For one, if a woman doesn’t fit in a garment, she doesn’t fit in a garment. It’s either too big or too small. And either she has to get bigger or smaller or the garment has to get bigger or smaller. With a drag queen, they create their bodies, so if it’s too tight, they don’t wear tits. [Laughs] If it’s too loose, they just put a little more padding in there. There’s this sort of inevitability that it will work. Women have this struggle, which is totally valid—they struggle with how to peacock and how to be respected as well. Drag queens don’t have that problem. They can glue a Barbie doll to their head and look fantastic. There’s this realm of endless possibilities when there’s a fearlessness.
Is there an interaction with a celebrity that stands out?

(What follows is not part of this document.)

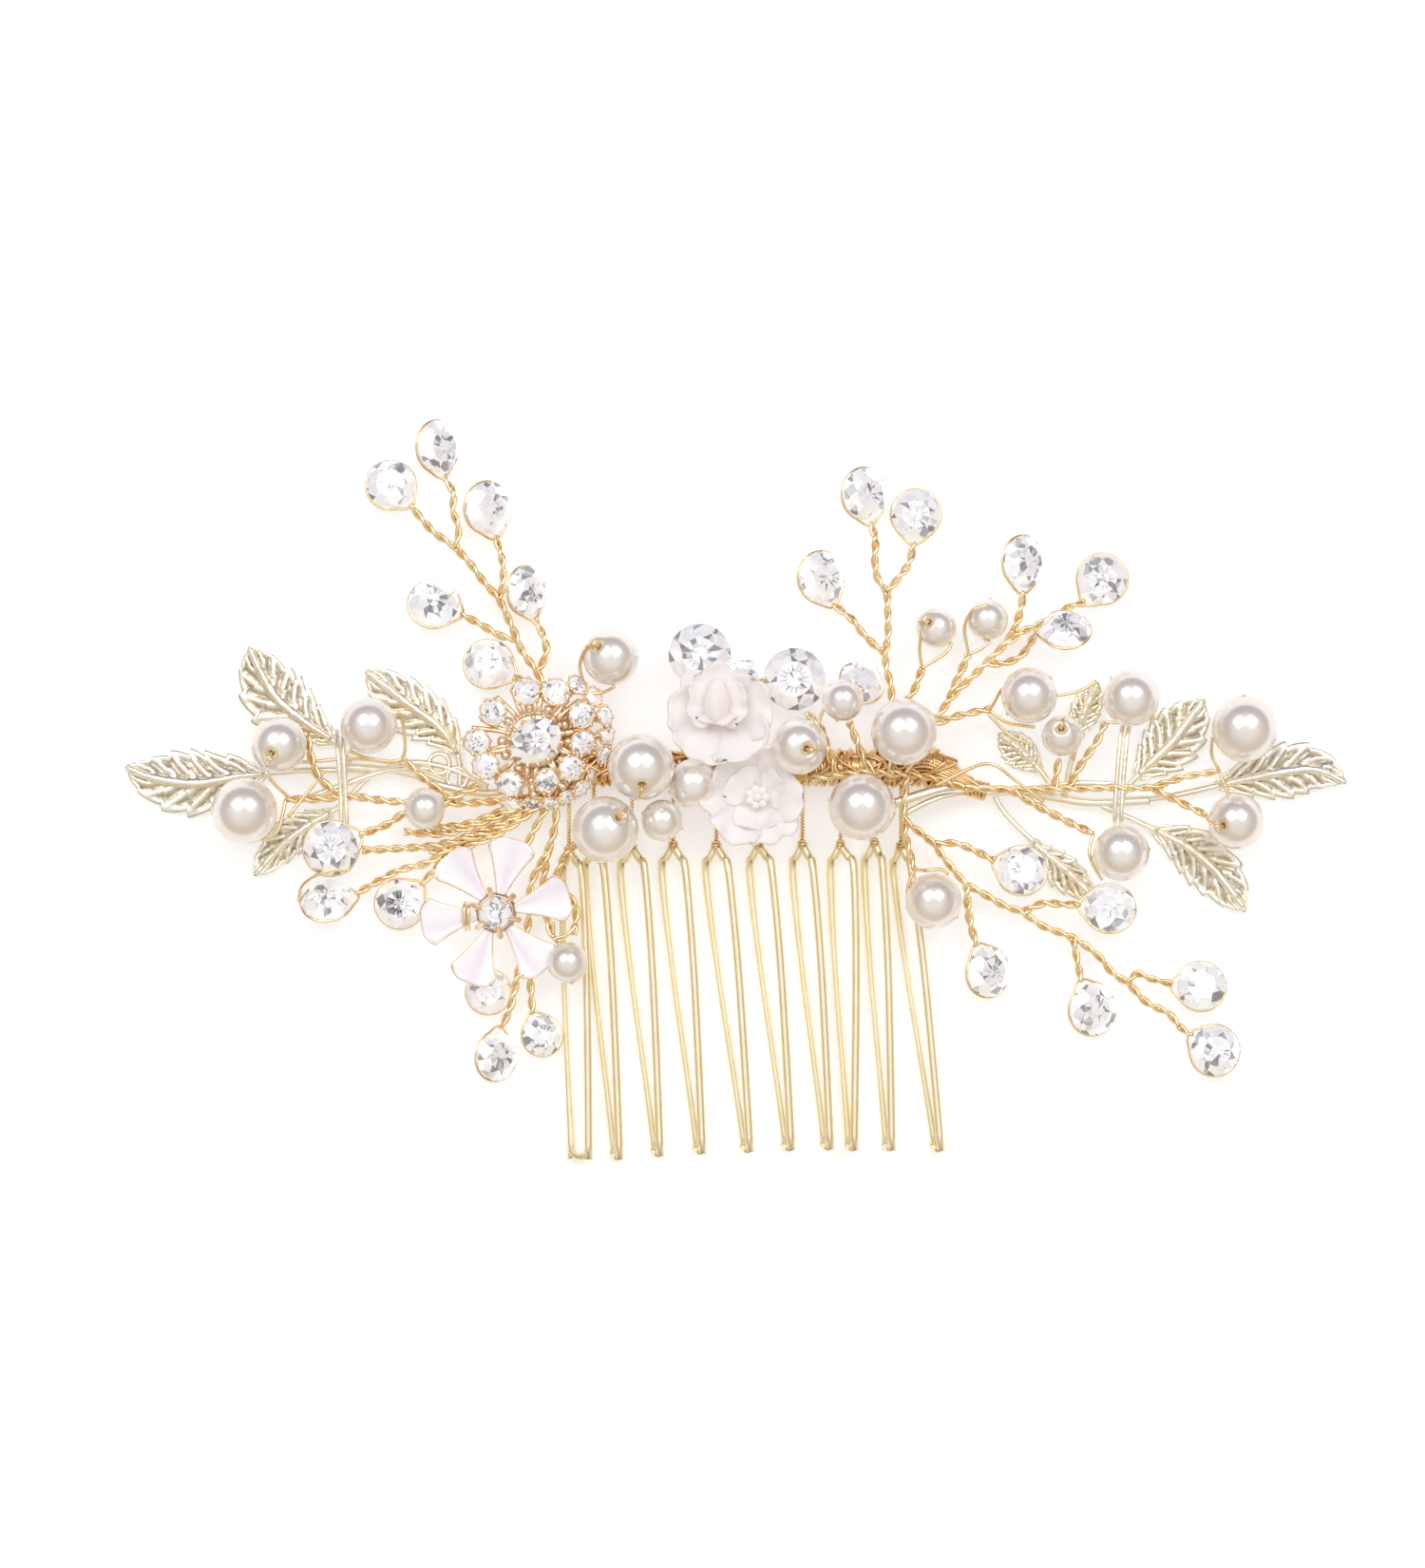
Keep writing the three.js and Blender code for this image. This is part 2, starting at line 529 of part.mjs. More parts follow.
// Sprays: stems of twisted wire. A stem that names a stone starts at that stone's girdle loop.
const LOW = 2.6; // height of a stem out in the sprays
const ON_LEAF = 3.2; // height of a stem over the leaves
const LEFT_STEMS = [
  { stone: "left_top_1", line: [[-38.4, 33.1], [-36.8, 31.2, LOW], [-35, 29.9], [-33.8, 29, LOW]] },
  { stone: "left_top_2", line: [[-34.5, 37.2], [-34.2, 34, LOW], [-33.6, 31.5], [-33.8, 29, LOW]] },
  {
    line: [
      [-33.8, 29, LOW], [-32, 27], [-30.5, 25], [-28.6, 22.8], [-27.5, 20.5], [-26.5, 18.3],
      [-25.8, 16.5], [-24, 14], [-22, 10], [-21.7, 6], [-22, 2.6], [-21.7, 0.2, ON_LEAF],
    ],
  },
  { stone: "left_top_3", line: [[-28.5, 30.2], [-28.2, 26.5, LOW], [-28.2, 24.5], [-28.6, 22.8, LOW]] },
  { stone: "left_top_4", line: [[-23.3, 20.4], [-23.1, 18, LOW], [-23, 16], [-24, 14, LOW]] },
  { stone: "left_top_5", line: [[-33.2, 20.9], [-31, 19.9, LOW], [-28.5, 18.5], [-26.5, 18.3, LOW]] },
  { stone: "left_top_6", line: [[-26.6, 13.4], [-24.5, 12.2, LOW], [-22, 10, LOW]] },
  { line: [[-17.9, 12.8, 5], [-19, 10.4, 3.4], [-21.7, 6, 3]] },
  {
    line: [
      [-54.3, -1.3, ON_LEAF], [-50, -1.2], [-46, -1], [-42, -1.5], [-36, -1.8], [-30, -1.6],
      [-25, -1], [-21.7, 0.2, ON_LEAF],
    ],
  },
  { line: [[-56.2, 2.4, 6], [-55, 0.4, 4.4], [-53.6, -1.3, ON_LEAF]], thin: true },
  { line: [[-55.6, -6.6, 5.6], [-54, -3.6, 4.2], [-52.6, -1.2, ON_LEAF]], thin: true },
  { line: [[-51.6, 6.2, 5.2], [-51, 3], [-50, 1], [-47.5, -1, ON_LEAF]] },
  { line: [[-40.5, 7.2, 5.2], [-40, 3.5], [-38, 1.5], [-36, 0], [-33, -1.7, ON_LEAF]] },
  { line: [[-47.4, 6.2, ON_LEAF], [-47.4, 1], [-47.4, -4.3, ON_LEAF]] },
  { stone: "left_low_1", line: [[-45.6, -5.6], [-42, -4.3, 3.6], [-40, -3, ON_LEAF], [-36, -1.8, ON_LEAF]] },
  {
    stone: "left_low_2",
    line: [
      [-46.4, -11.6], [-41, -10, 2.8], [-37, -8.8], [-33, -6], [-28, -4], [-21.7, 0.2, ON_LEAF],
    ],
  },
  { stone: "left_low_3", line: [[-38.2, -11.8], [-36.4, -9.8, 2.8], [-33, -6, 3]] },
  {
    stone: "left_low_4",
    line: [
      [-27.6, -29], [-27.3, -26.5, 2.4], [-26.4, -22.5], [-25.5, -19], [-25, -15], [-24.6, -11],
      [-22.7, -7.5], [-21.8, -4], [-21.7, 0.2, ON_LEAF],
    ],
  },
  { stone: "left_low_5", line: [[-24.2, -27.2], [-24.6, -24, 2.4], [-25, -21], [-25.5, -19, 2.6]] },
  {
    line: [
      [-22.7, -7.5, 3], [-23.2, -11, 3.2], [-23, -14, 3.3], [-22.8, -16.4, 3.8], [-21.9, -18, 4.8],
    ],
  },
];
const RIGHT_STEMS = [
  { stone: "right_top_1", line: [[12.4, 22.3], [13.9, 20.5, LOW], [15.2, 18.8], [18, 16.3, LOW]] },
  { stone: "right_top_2", line: [[16.9, 31.8], [16.7, 28, LOW], [17, 25.5], [18.2, 23.7, LOW]] },
  { stone: "right_top_3", line: [[21.3, 29.2], [20.9, 27.3, LOW], [19.6, 25.4], [18.2, 23.7, LOW]] },
  {
    line: [
      [18.2, 23.7, LOW], [18.3, 21], [18.3, 18.5], [18, 16.3], [18.1, 14.5], [18.7, 12],
      [18.6, 8.4, 3.2], [18.6, 6, 3.6], [18.6, 4, 4.7], [18.6, 1.7, OVER_SPINE],
    ],
  },
  { line: [[22.4, 14.5, 3.4], [21.5, 12], [20.4, 10.4], [18.6, 8.4, 3.2]] },
  { line: [[22.1, 18.6, 3.6], [22.4, 14.5, 3.4]], thin: true },
  { line: [[25.9, 16.7, 3.6], [22.4, 14.5, 3.4]], thin: true },
  { line: [[28, 16.2, 3.4], [26.8, 13.5], [25.8, 10.8, 3]] },
  { line: [[27.7, 19, 3.6], [28, 16.2, 3.4]], thin: true },
  { line: [[30.4, 17.4, 3.6], [28, 16.2, 3.4]], thin: true },
  { stone: "right_top_4", line: [[35, 23.6], [34.3, 21.5, LOW], [33.5, 19, LOW]] },
  {
    stone: "right_top_5",
    line: [[42.2, 22.4], [40.2, 21.9, 1.6], [36.2, 19.6, 1.8], [34.5, 18.9, LOW], [32, 17, LOW]],
  },
  { stone: "right_top_6", line: [[36.4, 17.6], [34.5, 16.2, 3.4], [30, 15, LOW]] },
  {
    line: [
      [33.5, 19, LOW], [32, 17], [30, 15], [28.5, 13.5], [25.8, 10.8], [23.8, 7.8, 3.2],
      [22.3, 5.6, 3.6], [21.4, 4, 4.7], [20.6, 1.7, OVER_SPINE],
    ],
  },
  { line: [[32.2, 12.6, 5], [31, 10.6, 4], [29, 9.3], [26.5, 8.7], [23.8, 7.8, 3.2]] },
  {
    line: [
      [9, 1.7, OVER_SPINE], [15, 1.7], [20.6, 1.7, OVER_SPINE], [24, 1.2, 4.9], [28, 0.2, 4.4],
      [34, -0.1, 3.5], [40, 0, 3.4], [46, 0.1], [50, 0.2], [54, 1.2], [58, 2, ON_LEAF],
    ],
  },
  { stone: "middle_2", line: [[8.5, 9.2], [10.4, 7, 4], [11.2, 4, 4.8], [12, 1.7, OVER_SPINE]] },
  {
    stone: "middle_1",
    line: [[-2.9, 11.8], [-0.5, 8, 3.4], [4, 5.8, 3.8], [8, 4.2, 4.7], [12, 1.7, OVER_SPINE]],
  },
  { line: [[39, 4, 3.9], [38.6, 2], [38.4, 0, 3.5]] },
  { line: [[44.4, 8.2, 4.4], [43.4, 5.6], [41.6, 3], [40, 0, 3.4]] },
  { line: [[57.9, 4, 5], [57, 2.8, 4.2], [56, 1.6, ON_LEAF]] },
  { line: [[57, -3.2, 4.6], [53, -1.4, 3.6], [50, 0.2, 3.3]] },
  { line: [[43.2, -5.6, 4.4], [40, -4, 3.7], [36.5, -2.2], [33, -0.1, 3.6]] },
  { line: [[46.4, 6.3, ON_LEAF], [46.4, 1], [46.4, -3.9, ON_LEAF]] },
  {
    line: [
      [20.6, 1.7, OVER_SPINE], [20.2, -1], [20.2, -3.6, OVER_SPINE], [22, -5.2, 4.4], [23.8, -6.7, 3.6],
      [24.9, -8.2, 3], [26.5, -10.2, LOW], [27.8, -11.5], [30, -12.8], [32.5, -14.2], [34.5, -14.9],
      [37, -16.6], [40.6, -18], [43.5, -20], [45.5, -22.3], [47.3, -23.5], [49.5, -25.8], [52, -27],
      [53.4, -28.6, 2.4],
    ],
  },
  { stone: "right_low_6", line: [[54.6, -30.6], [53.4, -28.6, 2.4]] },
  { stone: "right_low_1", line: [[31.2, -8.8], [29, -7.6, 3.6], [26.5, -6.7], [23.8, -6.7, 3.6]] },
  { stone: "right_low_2", line: [[41.5, -14.4], [39, -14.2, 3.6], [34.5, -14.9, LOW]] },
  { stone: "right_low_3", line: [[29.2, -18.9], [28.3, -16, LOW], [27.8, -11.5, LOW]] },
  { stone: "right_low_4", line: [[41.8, -23.4], [41.2, -21, LOW], [40.6, -18, LOW]] },
  { stone: "right_low_5", line: [[52.6, -23.4], [50, -22.9, LOW], [47.3, -23.5, LOW]] },
  { line: [[21.5, -9.8, 5.6], [20.8, -7.5, 5.2], [20.3, -5.5], [20.2, -3.6, OVER_SPINE]] },
];

function stem({ stone: name, line, thin }) {
  const radius = thin ? THIN_WIRE : STEM_WIRE;
  if (!name) return wire(route(line), radius, 4);
  const entry = STONES.find(([stoneName]) => stoneName === name);
  const start = girdlePoint(entry, line[0]);
  const points = [start, ...route(line.slice(1))];
  return joined([wire(points, radius, 4), girdleLoop(entry)]);
}

// Assembly, from the pieces that keep their shape to those cut to clear them.
addNode("comb_wire", combFrame(COMB_WIRE), "combGold");
PEARLS.forEach((entry, i) => {
  addNode(`pearl_${String(i + 1).padStart(2, "0")}`, pearl(entry, 0), "pearl");
});
STONES.forEach((entry) => addNode(`stone_${entry[0]}`, stone(entry, 0), "stone"));

const clearComb = combFrame(COMB_WIRE + GAP);
const clearPearls = PEARLS.map((entry) => pearl(entry, GAP));
const clearStones = STONES.map((entry) => stone(entry, GAP));
const clearFirst = [clearComb, ...clearPearls, ...clearStones];

addNode("white_rose", mainBody(cutBy(rose(), clearFirst)), "ceramic");
const clearRose = grown(built.get("white_rose"));
addNode("white_blossom", mainBody(cutBy(blossom(), [...clearFirst, clearRose])), "ceramic");
addNode("cluster_flower", mainBody(cutBy(clusterFlower(), clearFirst)), "roseGold");
addNode("cluster_stone", setStone(CLUSTER_STONE, CLUSTER, 1), "stone");
addNode("enamel_flower", mainBody(cutBy(enamelFlower(), clearFirst)), "enamel");
addNode("enamel_stone", setStone(ENAMEL_STONE, ENAMEL, ENAMEL.thick), "stone");

const flowers = ["white_rose", "white_blossom", "cluster_flower", "enamel_flower"];
const clearFlowers = flowers.map((name) => grown(built.get(name)));
const clearSpine = joined(SLEEVES.map((entry) => sleeve(entry, GAP)));
const windings = joined(SLEEVES.map((entry) => sleeve(entry, 0)));
addNode("binding_wire", mainBody(cutBy(windings, clearFirst)), "bindingGold");

const clearLeafWork = [...clearFirst, ...clearFlowers, clearSpine];
const leftBranch = leafBranch(LEFT_LEAVES, LEFT_STALK, LOOP_OPENINGS);
const rightBranch = leafBranch(RIGHT_LEAVES, RIGHT_STALK, []);
addNode("leaf_branch_left", mainBody(cutBy(leftBranch, clearLeafWork)), "leafGold");
addNode("leaf_branch_right", mainBody(cutBy(rightBranch, clearLeafWork)), "leafGold");

const branches = ["leaf_branch_left", "leaf_branch_right"];
const clearBranches = branches.map((name) => grown(built.get(name)));
const clearStems = [...clearLeafWork, ...clearBranches];
const leftSpray = joined(LEFT_STEMS.map(stem));
const rightSpray = joined(RIGHT_STEMS.map(stem));
addNode("spray_wire_left", mainBody(cutBy(leftSpray, clearStems)), "bindingGold");
addNode("spray_wire_right", mainBody(cutBy(rightSpray, clearStems)), "bindingGold");

const bounds = new THREE.Box3().setFromObject(group);
const centre = bounds.getCenter(new THREE.Vector3());
group.position.set(-centre.x, -centre.y, -bounds.min.z);

export default group;
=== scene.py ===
"""Looks of a decorative side comb for hair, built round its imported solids.

Lengths in the tables are millimetres from the comb's own middle; everything placed in
Blender is metres in the frame of the solids.
"""

import math
import random

import bpy
from mathutils import Matrix, Vector, noise


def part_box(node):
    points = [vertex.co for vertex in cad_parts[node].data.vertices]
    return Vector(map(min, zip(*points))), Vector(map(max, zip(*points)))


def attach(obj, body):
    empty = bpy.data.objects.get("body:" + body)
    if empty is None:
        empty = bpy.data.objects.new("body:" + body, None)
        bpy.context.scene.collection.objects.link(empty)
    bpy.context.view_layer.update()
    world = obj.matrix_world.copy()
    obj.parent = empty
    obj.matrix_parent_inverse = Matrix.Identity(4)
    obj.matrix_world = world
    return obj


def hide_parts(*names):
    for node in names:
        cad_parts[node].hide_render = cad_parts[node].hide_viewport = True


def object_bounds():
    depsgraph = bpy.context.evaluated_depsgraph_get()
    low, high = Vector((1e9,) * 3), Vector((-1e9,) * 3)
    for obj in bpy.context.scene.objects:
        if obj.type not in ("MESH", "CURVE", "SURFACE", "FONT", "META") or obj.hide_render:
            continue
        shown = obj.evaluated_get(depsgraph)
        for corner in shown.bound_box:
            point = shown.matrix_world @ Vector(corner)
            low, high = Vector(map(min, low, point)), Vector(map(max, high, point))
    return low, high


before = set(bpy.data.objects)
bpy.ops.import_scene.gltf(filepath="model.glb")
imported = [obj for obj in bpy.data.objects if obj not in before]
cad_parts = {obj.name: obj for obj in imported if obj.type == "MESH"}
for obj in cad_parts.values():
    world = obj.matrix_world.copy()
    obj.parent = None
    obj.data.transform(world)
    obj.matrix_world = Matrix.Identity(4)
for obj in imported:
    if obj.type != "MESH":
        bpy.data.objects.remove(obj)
cad_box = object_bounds()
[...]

When I met will.i.am, it was my first real meeting with someone. I had to go to this house in Malibu they were renting to record in. Macy Gray was there eating Chinese food. I was totally intimidated by everybody around me. We’re sitting on the stairs in this huge stairwell—like, we couldn’t go to one of the many rooms with chairs. We just lounged on the stairs, and I was showing him something. He was like, “Nice to meet you,” and he went to give me his fist to pound and I just shook it—like, grabbed the whole fist and shook it. [Laughs]
Did he play it off?
No, he was like, “What is going on?”
Are you prepping for L.A. Fashion Week?
We might be. We’re in the middle of designing some stuff. I don’t tend to follow the seasons as well as other people because I work as a costume designer. This business isn’t really held to the seasons as much as it might be if I was attempting to sell at stores. I’m always designing pieces, and I’m always working on a collection, but when and where it gets finished and presented is not as much of a concern to me.
What’s the next thing for you?
Right now, we’re working on launching the men’s underwear line and the men’s site. We’ve always sold piece by piece, in person, so this will be our first foray into that side of the business. We’ve had a lot of interest from stores all over the world, but I’m not ready for all that. I like to crawl.